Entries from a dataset
■ ■ ■ ■ ■ ■ ■

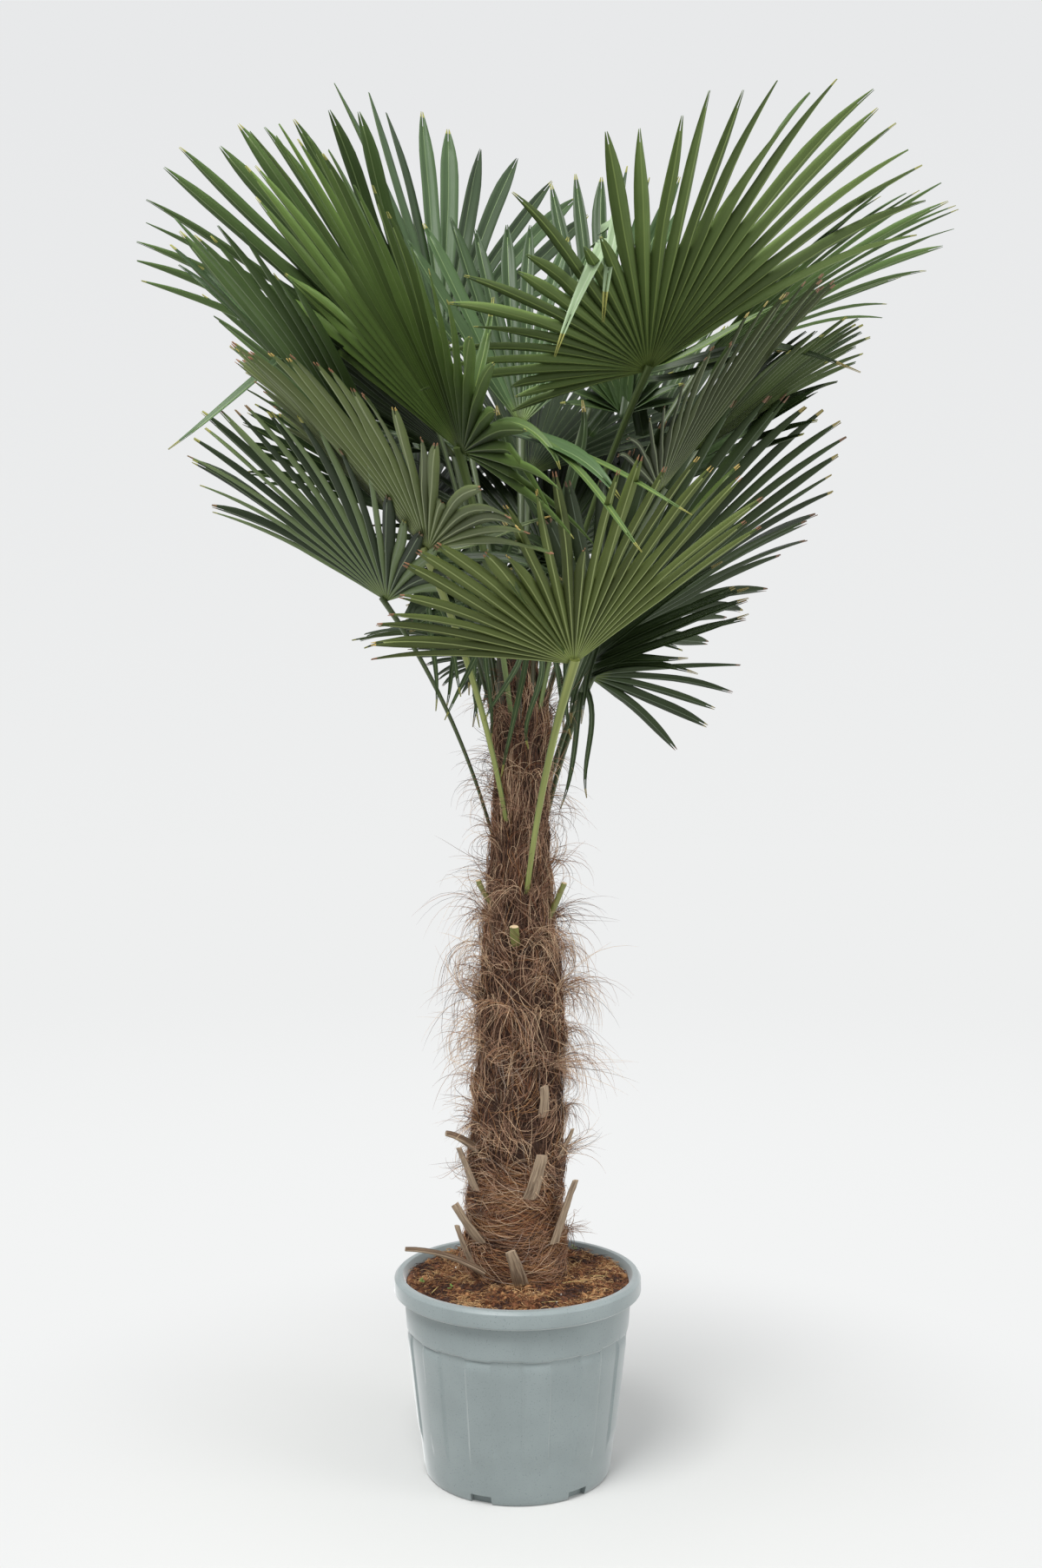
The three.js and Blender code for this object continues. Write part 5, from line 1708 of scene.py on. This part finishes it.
def stub_piece():
    """All the stubs as one piece."""
    bm = bmesh.new()
    grain = bm.verts.layers.float_vector.new("grain")
    for name, foot_height, bearing, (outwards, sideways, rise), bow, radii, kind in STUBS:
        radius, lean = (float(value) for value in trunk_axis(foot_height))
        away = level_way(math.radians(bearing))
        side = UP.cross(away)
        foot = Vector((lean, 0, foot_height)) + away * (radius - STUB_DEPTH)
        tip = foot + away * (outwards + STUB_DEPTH) - side * sideways + UP * rise
        middle = foot.lerp(tip, 0.5) + away * bow[0] + UP * bow[1]
        wide, flat = STUB_SECTIONS[kind]
        made = add_limb(bm, foot, middle, tip, side, ((0, 1), radii), wide, flat, sides=14, steps=16)
        for vert in made:
            spot = vert.co * STUB_GRAIN
            vert.co += Vector((noise.noise(spot), noise.noise(spot + UP * 9), 0)) * STUB_DENT
        for face in paint_faces(made, GREEN if kind == "green" else WEATHERED):
            # the side that faces the trunk is painted darker, as painted shade
            shaded_side = sum(vert[grain].y for vert in face.verts) < 0
            if shaded_side and kind != "green":
                face.material_index = INSIDE
    close_ends(bm)
    for face in bm.faces:
        if len(face.verts) > 4:
            face.material_index = CUT if face.calc_center_median().z > GREEN_ABOVE else WEATHERED
    # the last skin is the weathered stalk painted darker, as painted shade on the trunk side
    skins = [weathered_stalk("weathered_stalk", "#6b5846", "#b7a288"),
             plain("green_stalk", "#76793f", 0.5),
             plain("fresh_cut", "#dcc39c", 0.7),
             weathered_stalk("weathered_stalk_painted_shade", "#3c2c20", "#7d6650")]
    finish("stubs", mesh_of(bm, "stubs"), skins,
           [row[0] for row in STUBS if not row[0].startswith("extra")], smooth_angle=50)


stub_piece()

# %% [markdown]
# ## Camera, light and floor
# The plant is seen level from a little under three metres, at half its height. The floor is a
# plain pale disc, and soft light comes from a bright sky all round with two wide lamps in front.

# %% Camera
CAMERA_PLACE = (0.0062, -2.9237, 1.2864)
FRAME_HEIGHT = 36                     # millimetres, like the lens
LENS = 35.5

camera_data = bpy.data.cameras.new("camera")
camera_data.sensor_fit = "VERTICAL"
camera_data.sensor_height = FRAME_HEIGHT
camera_data.lens = LENS
camera = bpy.data.objects.new("camera", camera_data)
camera.location = CAMERA_PLACE
camera.rotation_euler = (math.radians(90), 0, 0)
SCENE.collection.objects.link(camera)
SCENE.camera = camera

# %% [markdown]
# The room behind a studio shot is plain and bright, but most of its light comes from above. So
# the world shows an even pale backdrop to the camera, and lights the plant with a sky that is
# stronger overhead than at the sides. Two wide lamps in front add soft modelling.

# %% Backdrop, sky and lamps
BACKDROP_FOOT = "#f3f4f4"
BACKDROP_LOW = "#eeefef"
BACKDROP_HIGH = "#e8e9ea"
SKY_COLOUR = "#f7f9fb"
SKY_SIDE = 0.27
SKY_TOP = 1.00
SHINE = 0.5                           # how much brighter the room is in reflections

world = bpy.data.worlds.new("soft room")
world.use_nodes = True
room = world.node_tree
room.nodes.clear()
heading = add_node(room, "TexCoord").outputs["Generated"]
height = add_node(room, "SeparateXYZ", {"Vector": heading}).outputs["Z"]
fade = add_node(room, "MapRange", {"Value": height, "From Min": -0.05, "From Max": 0.4})
upper_part = mix_colours(room, fade.outputs["Result"], linear(BACKDROP_LOW), linear(BACKDROP_HIGH))
sink = add_node(room, "MapRange", {"Value": height, "From Min": -0.05, "From Max": -0.24})
backdrop = mix_colours(room, sink.outputs["Result"], upper_part, linear(BACKDROP_FOOT))
seen = add_node(room, "Background", {"Color": backdrop, "Strength": 1.0})
overhead = add_node(room, "MapRange", {"Value": height, "From Min": 0.0, "From Max": 0.9,
                                       "To Min": SKY_SIDE, "To Max": SKY_TOP})
path = add_node(room, "LightPath")
shine = add_node(room, "Math", {0: path.outputs["Is Glossy Ray"], 1: SHINE}, operation="MULTIPLY")
strength = add_node(room, "Math",
                    {0: overhead.outputs["Result"], 1: shine.outputs["Value"]}, operation="ADD")
lit = add_node(room, "Background", {"Color": linear(SKY_COLOUR), "Strength": strength.outputs["Value"]})
both = add_node(room, "MixShader",
                {0: path.outputs["Is Camera Ray"], 1: lit.outputs[0], 2: seen.outputs[0]})
surroundings = add_node(room, "OutputWorld")
room.links.new(both.outputs[0], surroundings.inputs["Surface"])
SCENE.world = world
SCENE.view_settings.view_transform = "Standard"

# name, place, width in metres, power in watts
LAMPS = [("key", (-1.2, -2.4, 4.4), 2.4, 185), ("fill", (3.3, -1.7, 1.9), 2.0, 42)]
LAMP_AIM = Vector((0, 0, 1.3))
for name, place, size, power in LAMPS:
    lamp_data = bpy.data.lights.new(name, "AREA")
    lamp_data.shape = "DISK"
    lamp_data.size = size
    lamp_data.energy = power
    lamp = bpy.data.objects.new(name, lamp_data)
    lamp.location = place
    lamp.rotation_euler = (LAMP_AIM - Vector(place)).to_track_quat("-Z", "Y").to_euler()
    SCENE.collection.objects.link(lamp)
print("lamps:", ", ".join(row[0] for row in LAMPS))

# %% [markdown]
# The floor is a wide pale disc. Near the pot it is lit like any floor and takes the soft
# shadow; farther out it fades into a glow of the backdrop's own colour, an emission that is no
# lamp, so that no horizon shows.

# %% Floor
FLOOR_COLOUR = "#d4d4d2"
FLOOR_NEAR = 0.35                     # distances from the pot's middle where the fading starts,
FLOOR_FAR = 1.35                      # where it has reached the backdrop's foot colour,
FLOOR_END = 7.0                       # and where it has the colour of the backdrop's low part
FLOOR_RADIUS = 30.0

floor_inputs = {"Base Color": linear(FLOOR_COLOUR), "Roughness": 0.95}
painted, tree, shader = new_material("painted_floor", **floor_inputs)
place = add_node(tree, "TexCoord").outputs["Object"]
distance = add_node(tree, "VectorMath", {0: place}, operation="LENGTH").outputs["Value"]
away = add_node(tree, "MapRange",
                {"Value": distance, "From Min": FLOOR_NEAR, "From Max": FLOOR_FAR},
                interpolation_type="SMOOTHSTEP").outputs["Result"]
beyond = add_node(tree, "MapRange",
                  {"Value": distance, "From Min": FLOOR_FAR, "From Max": FLOOR_END},
                  interpolation_type="SMOOTHSTEP").outputs["Result"]
far_colour = mix_colours(tree, beyond, linear(BACKDROP_FOOT), linear(BACKDROP_LOW))
# the far floor glows with the backdrop's colour, though it is no lamp
glow = add_node(tree, "Emission", {"Color": far_colour, "Strength": 1.0})
blend = add_node(tree, "MixShader", {0: away, 1: shader.outputs[0], 2: glow.outputs[0]})
tree.links.new(blend.outputs[0], tree.nodes["Material Output"].inputs["Surface"])
floor_bm = bmesh.new()
bmesh.ops.create_circle(floor_bm, cap_ends=True, segments=96, radius=FLOOR_RADIUS)
floor_mesh = mesh_of(floor_bm, "floor")
floor_mesh.materials.append(painted)
floor = bpy.data.objects.new("floor", floor_mesh)
SCENE.collection.objects.link(floor)
print("floor:", FLOOR_RADIUS, "m to its edge")
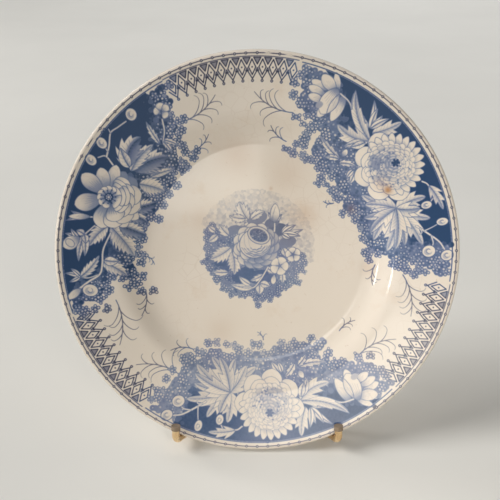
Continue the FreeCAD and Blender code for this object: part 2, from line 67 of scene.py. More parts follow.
# ---- The printed pattern ----
class Print:
    """Ink density, from 0 to 1, on a square grid over the platter's face. Points are (x, y) in mm."""

    def __init__(self, reach, pitch):
        self.reach = reach
        self.pitch = pitch
        self.count = int(2 * reach / pitch) + 1
        self.ink = np.zeros((self.count, self.count), np.float32)
        self.dice = np.random.default_rng(7)
        self.roll = self.dice.random

    def window(self, points, margin):
        """The part of the grid around some points, as (rows, columns, x, y)."""
        points = np.asarray(points, float)
        low = np.floor((points.min(0) - margin + self.reach) / self.pitch).astype(int)
        high = np.ceil((points.max(0) + margin + self.reach) / self.pitch).astype(int) + 1
        low = np.clip(low, 0, self.count)
        high = np.clip(high, 0, self.count)
        axis_x = np.arange(low[0], high[0]) * self.pitch - self.reach
        axis_y = np.arange(low[1], high[1]) * self.pitch - self.reach
        x, y = np.meshgrid(axis_x, axis_y)
        return slice(low[1], high[1]), slice(low[0], high[0]), x, y

    def lay(self, rows, columns, cover, ink):
        """Bring part of the grid towards an ink, by how much of each point is covered."""
        under = self.ink[rows, columns]
        self.ink[rows, columns] = under + (ink - under) * np.clip(cover, 0, 1)

    def fill(self, outline, ink, edge=0.0, thick=0.3):
        """Fill a closed outline, and draw its edge if an ink is given for it."""
        rows, columns, x, y = self.window(outline, 0.5)
        inside = inside_outline(outline, x, y)
        self.lay(rows, columns, inside.astype(float), ink)
        if edge:
            self.line(np.vstack([outline, outline[:1]]), thick, edge)
        return rows, columns, x, y, inside

    def line(self, path, width, ink, taper=1.0):
        """Draw a line. Its width shrinks to width times taper at its far end."""
        path = np.asarray(path, float)
        steps = len(path) - 1
        for index in range(steps):
            start, end = path[index], path[index + 1]
            wide = width * (1 + (taper - 1) * (index + 0.5) / steps)
            rows, columns, x, y = self.window([start, end], wide)
            if x.size:
                gap = to_segment(x, y, start, end)
                self.lay(rows, columns, (wide / 2 - gap) / self.pitch + 0.5, ink)

    def oval(self, centre, along, across, heading, ink, edge=0.0, thick=0.35):
        """Fill an oval whose long half-axis points along heading (radians from +x)."""
        turn = even_turns(24)
        ahead = ray(heading)
        aside = np.array([-ahead[1], ahead[0]])
        outline = centre + np.outer(np.cos(turn) * along, ahead) + np.outer(np.sin(turn) * across, aside)
        self.fill(outline, ink, edge, thick)

    def read(self, x, y):
        """Ink at some points, blended between the four grid points around each."""
        column, row = ((np.asarray(value) + self.reach) / self.pitch for value in (x, y))
        left, below = (np.clip(np.floor(value).astype(int), 0, self.count - 2) for value in (column, row))
        right_share, top_share = column - left, row - below
        ink = 0
        for up in (0, 1):
            for over in (0, 1):
                beside = right_share if over else 1 - right_share
                ink = ink + self.ink[below + up, left + over] * beside * (top_share if up else 1 - top_share)
        return ink

    def dot(self, centre, radius, ink):
        """Fill a small circle."""
        rows, columns, x, y = self.window([centre], radius + 0.5)
        gap = np.hypot(x - centre[0], y - centre[1])
        self.lay(rows, columns, (radius - gap) / self.pitch + 0.5, ink)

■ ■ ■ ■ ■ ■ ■

:: What to work on ::
Retype, word for word, every line from the line with "Continue the FreeCAD" to the line with "self.ink[rows, columns] = under", inclusive. Add nothing.

:: Result of this task ::
Continue the FreeCAD and Blender code for this object: part 2, from line 67 of scene.py. More parts follow.
# ---- The printed pattern ----
class Print:
    """Ink density, from 0 to 1, on a square grid over the platter's face. Points are (x, y) in mm."""

    def __init__(self, reach, pitch):
        self.reach = reach
        self.pitch = pitch
        self.count = int(2 * reach / pitch) + 1
        self.ink = np.zeros((self.count, self.count), np.float32)
        self.dice = np.random.default_rng(7)
        self.roll = self.dice.random

    def window(self, points, margin):
        """The part of the grid around some points, as (rows, columns, x, y)."""
        points = np.asarray(points, float)
        low = np.floor((points.min(0) - margin + self.reach) / self.pitch).astype(int)
        high = np.ceil((points.max(0) + margin + self.reach) / self.pitch).astype(int) + 1
        low = np.clip(low, 0, self.count)
        high = np.clip(high, 0, self.count)
        axis_x = np.arange(low[0], high[0]) * self.pitch - self.reach
        axis_y = np.arange(low[1], high[1]) * self.pitch - self.reach
        x, y = np.meshgrid(axis_x, axis_y)
        return slice(low[1], high[1]), slice(low[0], high[0]), x, y

    def lay(self, rows, columns, cover, ink):
        """Bring part of the grid towards an ink, by how much of each point is covered."""
        under = self.ink[rows, columns]
        self.ink[rows, columns] = under + (ink - under) * np.clip(cover, 0, 1)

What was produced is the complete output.